So we’ve all heard the news. Well, at least those of us who are gamers have heard the news. It has been announced that Tom Hardy will play Sam Fisher in the upcoming Splinter Cell movie, which will be an adaptation of the video game many of us love. And then there’s the fact that there are Assassin’s Creed, Gears of War,and Metal Gear Solid. I have mixed opinions on this, and I’ll explain why.
Empirically, movies based off of video games have been garbage. The two franchises that are most prominent in my mind are Tomb Raider and Resident Evil, both of which have spawned terrible, terrible movies.
This guy as Sam Fisher? That could work….
See, the problem is, transferring one form of media to another doesn’t always work. That’s why, oftentimes, novelizations of movies aren’t really that great. There are also many occasions where books are turned into movies, and the movies simply cannot match the book. (This is an iffy example, I generally prefer the book, but some movies adapt the source material extremely well) I think that an example that is more close to home with video game movies, though, is games that are based on movies.
And I rarely torture myself through these. On the off chance that I do buy a game that is based off of a movie, I usually find it to be dull and boring. Which is often what movies based on video games turn out to be. These two types of media, more than almost anything else, should be compatible. In many, many ways, they are extremely similar.
The problem is, movies based on video games don’t excite the fan base enough. I am in no way excited to see either Assassin’s Creed or Gears of War (Both of which are awesome franchises) get turned into movies. The reason for this is that games are interactive. Movies aren’t. Why would I go sit through two hours of Ezio running across rooftops and assassinating people when I can do that from my couch? Sure, I know I’m not actually doing it, but it’s much more interesting to be controlling the character than simply watching him.
I’d rather play it than watch it any day.
Movies based on video games often fall short in almost every single area. One of the biggest issues with them is the actors. The actors are often subpar, and not very good. And that’s a problem for movies that are based around characters that we’re all already familiar with and may have forged a connection with through the video games. If good actors can’t be found to portray the characters we’ve come to love, why should we have hope in video game movies?
But here’s the catch. Tom Hardy is playing Sam Fisher. TOM HARDY. And that guy’s got some serious talent.

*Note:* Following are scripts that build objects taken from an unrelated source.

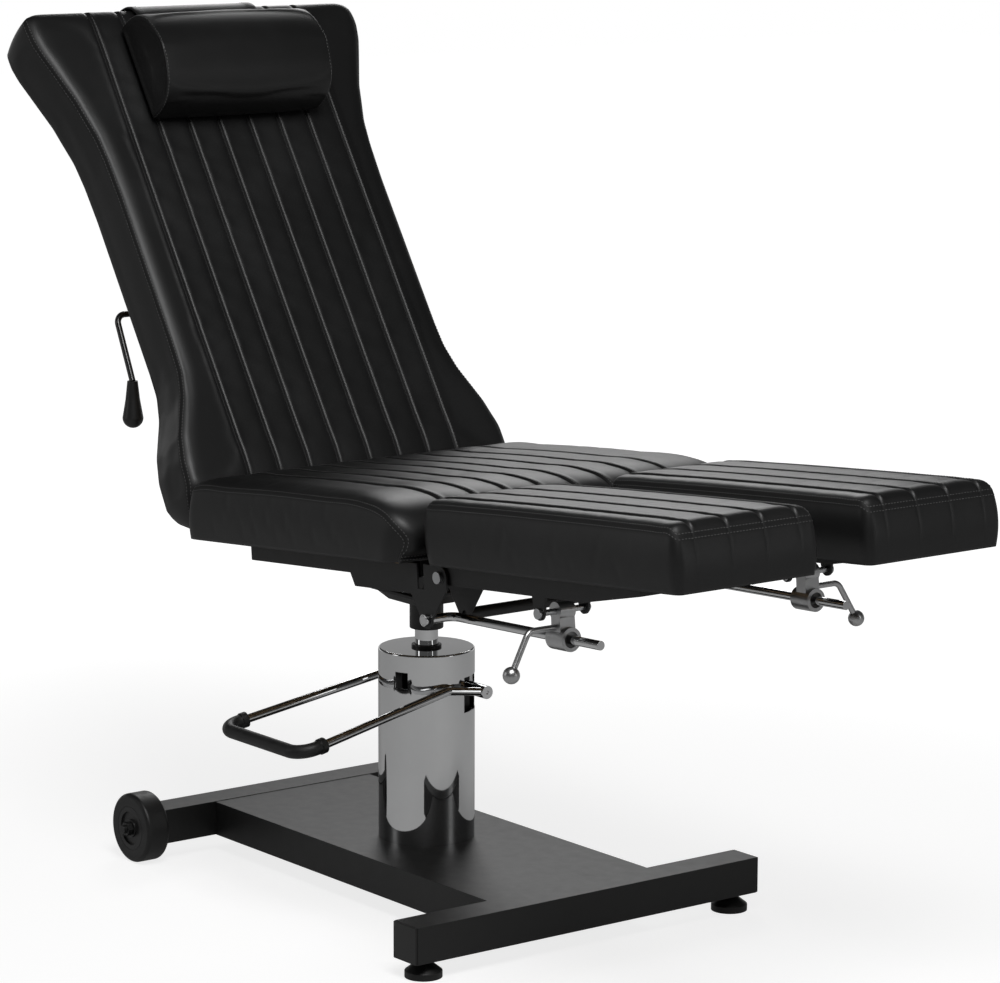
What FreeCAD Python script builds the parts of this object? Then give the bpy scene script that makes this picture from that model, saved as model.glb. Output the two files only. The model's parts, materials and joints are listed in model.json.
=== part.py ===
import FreeCAD, Part
import math
import os

# Hydraulic tattoo chair with a reclining backrest and two folding footrests.
# X runs towards the foot end, -Y is the sitter's right side, +Z is up.
# Lengths are millimetres and angles are degrees. The column axis is at x = y = 0
# while the pieces are made, and the floor is at z = 0.

Vector = FreeCAD.Vector

# Clearances that every piece shares
running_gap = 0.05      # radial gap of a pin or shaft that turns or slides in its hole
side_gap = 0.5          # gap between faces that move past each other
seat_clearance = 0.3    # gap between a moving soft piece and what it rests against
cut_overrun = 1.0       # how far a cutting tool runs past the face it cuts

# Base frame
floor_gap = 25.0
rail_size = 50.0
rail_wall = 2.5
front_rail_length = 585.3
rear_rail_length = 456.0
column_to_front_rail = 323.6
column_to_rear_rail = 330.0
tray_width = 274.2
tray_wall = 3.0
tray_drop = 0.9
cap_flange = 3.0
cap_depth = 14.0
axle_plate = 4.0

# Levelling feet
foot_inset = 30.65
foot_radius = 25.0
foot_disc_height = 9.0
foot_neck_height = 11.0
foot_neck_radius = 11.0
foot_sink = 5.0
stud_radius = 5.0
stud_reach = 34.0
insert_radius = 9.0
insert_height = 10.0

# Wheels
wheel_radius = 50.0
wheel_width = 37.0
wheel_standoff = 3.0
tyre_corner = 6.0
hub_radius = 31.5
hub_dish_radius = 24.0
hub_dish_depth = 3.0
axle_radius = 6.0
axle_collar_radius = 10.0
axle_inner_reach = 12.0
axle_stub = 13.0
wheel_nut_radius = 10.5
wheel_nut_height = 8.0

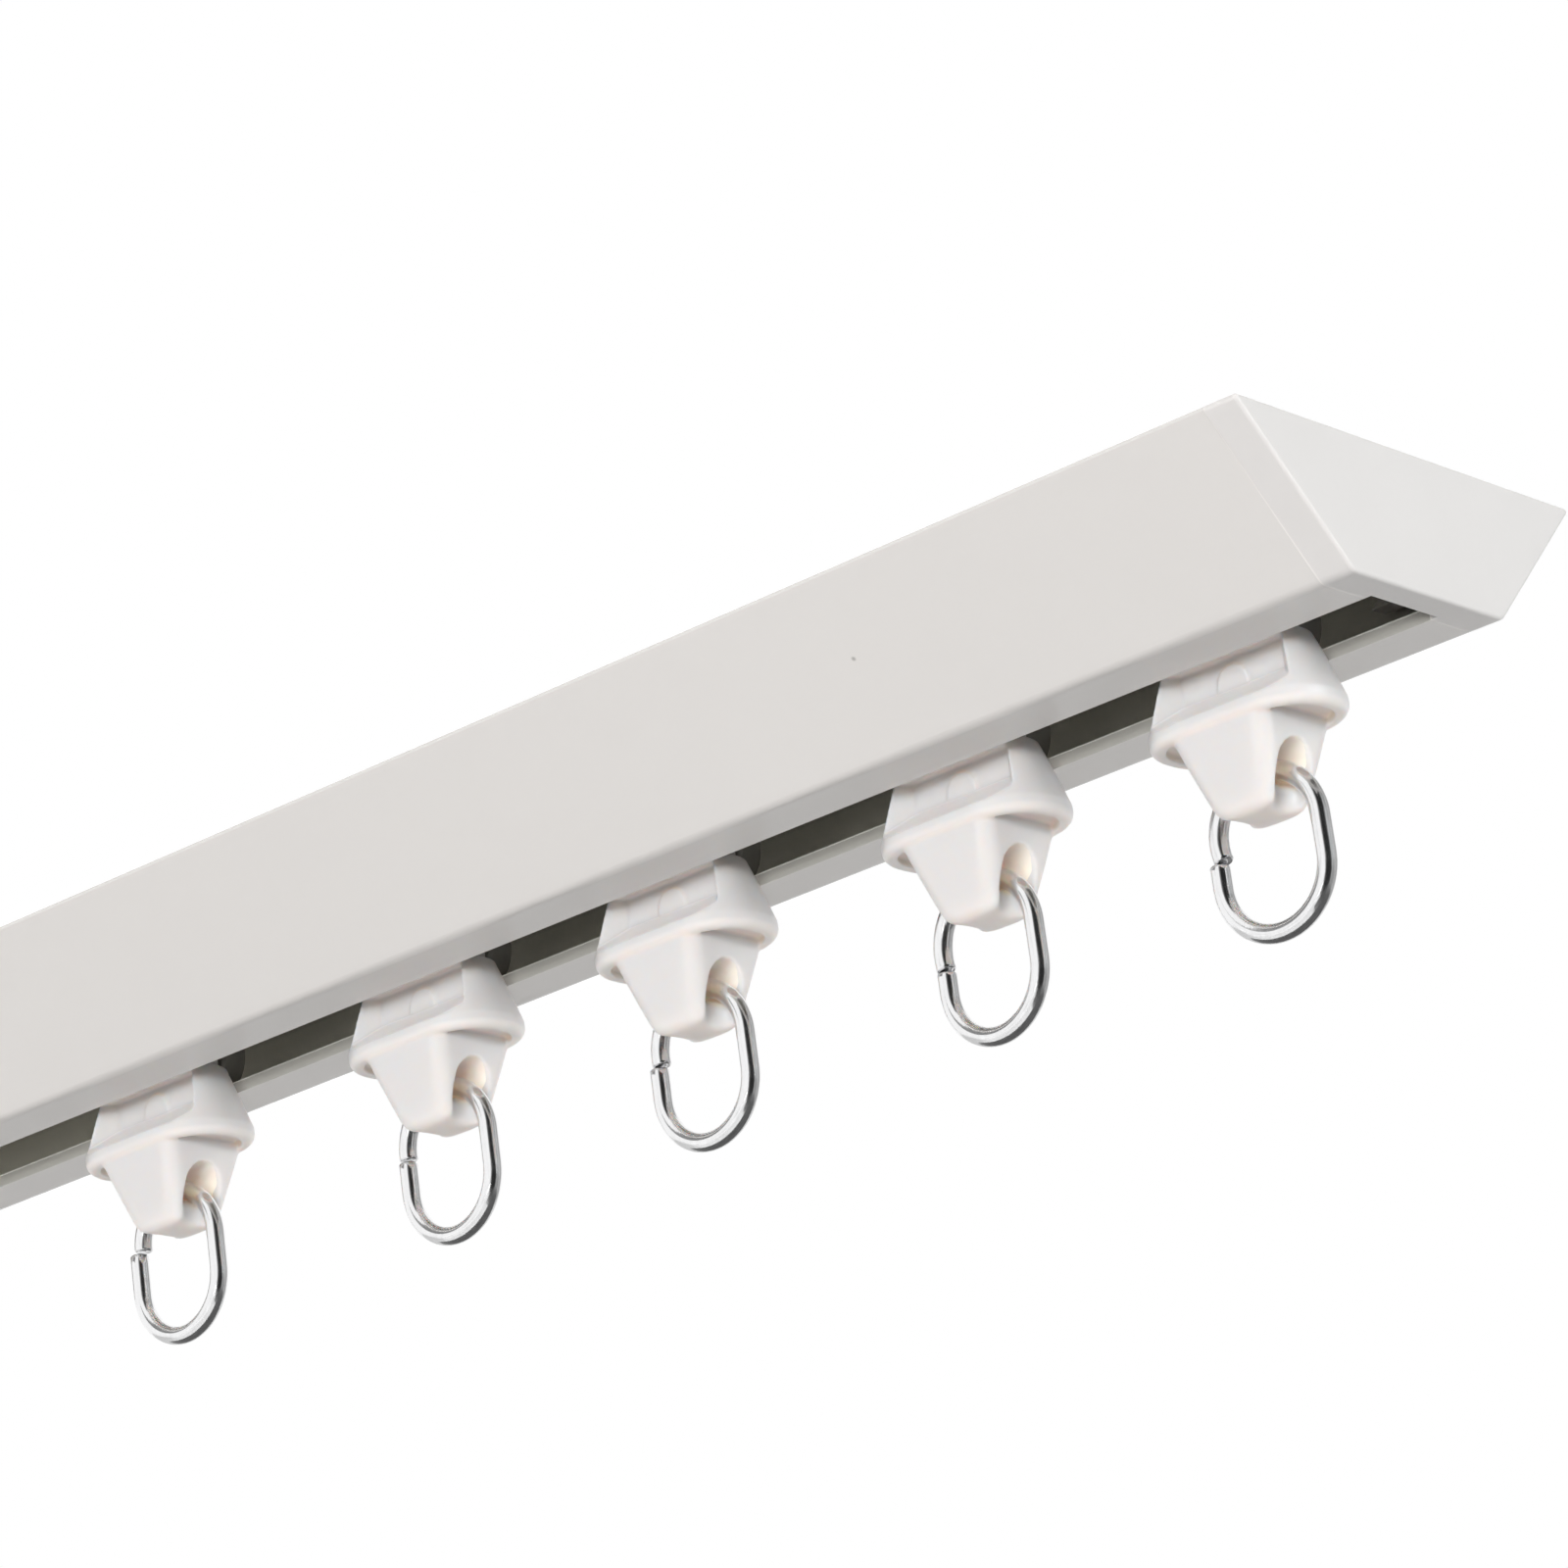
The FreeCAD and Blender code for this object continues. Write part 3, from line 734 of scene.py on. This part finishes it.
def camera():
    """The photograph's view, from below and in front, past the right end."""
    lens = bpy.data.cameras.new("photograph")
    lens.sensor_width = 36.0
    lens.lens = LENS
    lens.clip_start = 0.01
    lens.clip_end = 20.0
    eye = linked("photograph", lens)
    yaw, pitch, roll = (math.radians(angle) for angle in VIEW_ANGLES)
    turn = Matrix.Rotation(yaw, 4, "Z") @ Matrix.Rotation(math.pi / 2 + pitch, 4, "X")
    turn = turn @ Matrix.Rotation(-roll, 4, "Z")
    eye.matrix_world = Matrix.Translation(Vector(VIEW_PLACE)) @ turn
    bpy.context.scene.camera = eye


class TRACK_OT_stage(bpy.types.Operator):
    """Set up the floor, the soft lamps and the camera"""
    bl_idname = "track.stage"
    bl_label = "Stage"

    def execute(self, context):
        settings = context.scene.track_stage
        context.scene.view_settings.view_transform = "Standard"
        room(settings.room)
        floor(settings.floor_drop)
        for name, place, target, size, power, share in LAMPS:
            lamp(name, place, target, size, getattr(settings, power) * share)
        cards(CARD_LIFT - settings.floor_drop)
        camera()
        return {"FINISHED"}


class TRACK_PT_panel(bpy.types.Panel):
    """Lists the track's operators in the sidebar"""
    bl_idname = "TRACK_PT_panel"
    bl_label = "Curtain Track"
    bl_space_type = "VIEW_3D"
    bl_region_type = "UI"
    bl_category = "Track"

    def draw(self, context):
        for operator in OPERATORS:
            self.layout.operator(operator.bl_idname)


SETTINGS = {
    "track_rail": TrackRailSettings,
    "track_glider": TrackGliderSettings,
    "track_ring": TrackRingSettings,
    "track_stage": TrackStageSettings,
}
OPERATORS = (TRACK_OT_rail, TRACK_OT_gliders, TRACK_OT_wheels, TRACK_OT_rings, TRACK_OT_stage)


def register():
    for group in SETTINGS.values():
        bpy.utils.register_class(group)
    for name, group in SETTINGS.items():
        setattr(bpy.types.Scene, name, bpy.props.PointerProperty(type=group))
    for operator in OPERATORS:
        bpy.utils.register_class(operator)
    bpy.utils.register_class(TRACK_PT_panel)


def unregister():
    bpy.utils.unregister_class(TRACK_PT_panel)
    for operator in reversed(OPERATORS):
        bpy.utils.unregister_class(operator)
    for name, group in reversed(SETTINGS.items()):
        delattr(bpy.types.Scene, name)
        bpy.utils.unregister_class(group)


def main():
    register()
    bpy.ops.track.rail()
    bpy.ops.track.gliders()
    bpy.ops.track.wheels()
    bpy.ops.track.rings()
    bpy.ops.track.stage()


if __name__ == "__main__":
    main()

He’s an A-List actor, not just some random, not very good actor like those in the Final Fantasy movies, for example. I mean,the guy was Bane. He’s worked with Christopher Nolan on more than one occasion, and, seriously, once you’ve made movies with that guy, there’s no going back to being some no name. And this gives me hope. Perhaps we’ll get some more decent actors to follow in some of the other video game movies.
The Hitman movie – a video game movie that succeeded in absolutely no way whatsoever
Another problem video game movies often face is budget. I get the feeling that a lot of these movies aren’t even expected to be good, so the studio doesn’t even bother pouring precious funds into it. The result is that the effects are subpar, and the movie doesn’t end up looking that great. I mean, come on, when a video game can create better effects than it’s movie counterpart, that is pretty sad.
And I know it’s not a movie, but a counter example is Halo: Forward Unto Dawn. The five episode mini series (That definitely should be watched as a movie) had a paltry budget. It was minuscule. The thing is, though, the producers made it work. They used the Covenant sparingly, and this actually made the series better. So a small budget can still make a good movie, if it’s used correctly.
Forward Unto Dawn did a great job, despite it’s laughably small budget
Which leads perfectly into my next point: the team that works on it. How good a movie is depends a lot on who’s helming it. Give me an Assassin’s Creed movie with Joss Whedon or Christopher Nolan in the director’s chair, and I’m in, hands down. There’s a whole list of directors that could handle these movies well, even with a small budget. The problem is, they often aren’t as interested in this area, especially since it’s been proven that video game movies don’t make much money or are all that good. So all the good directors keep their distance, while the rabble create movies based on games that we’ve come to love.
But I still feel conflicted. Because, honestly, there is a lot of potential for good movies in the gaming industry. Those good movies are there, the potential is there, but they have to be done right. They have to be executed extremely well, or they simply won’t hold up at all, both as a standalone movie or against the source material. Hopefully the new Splinter Cell changes my mind, and I sincerely hope that it will.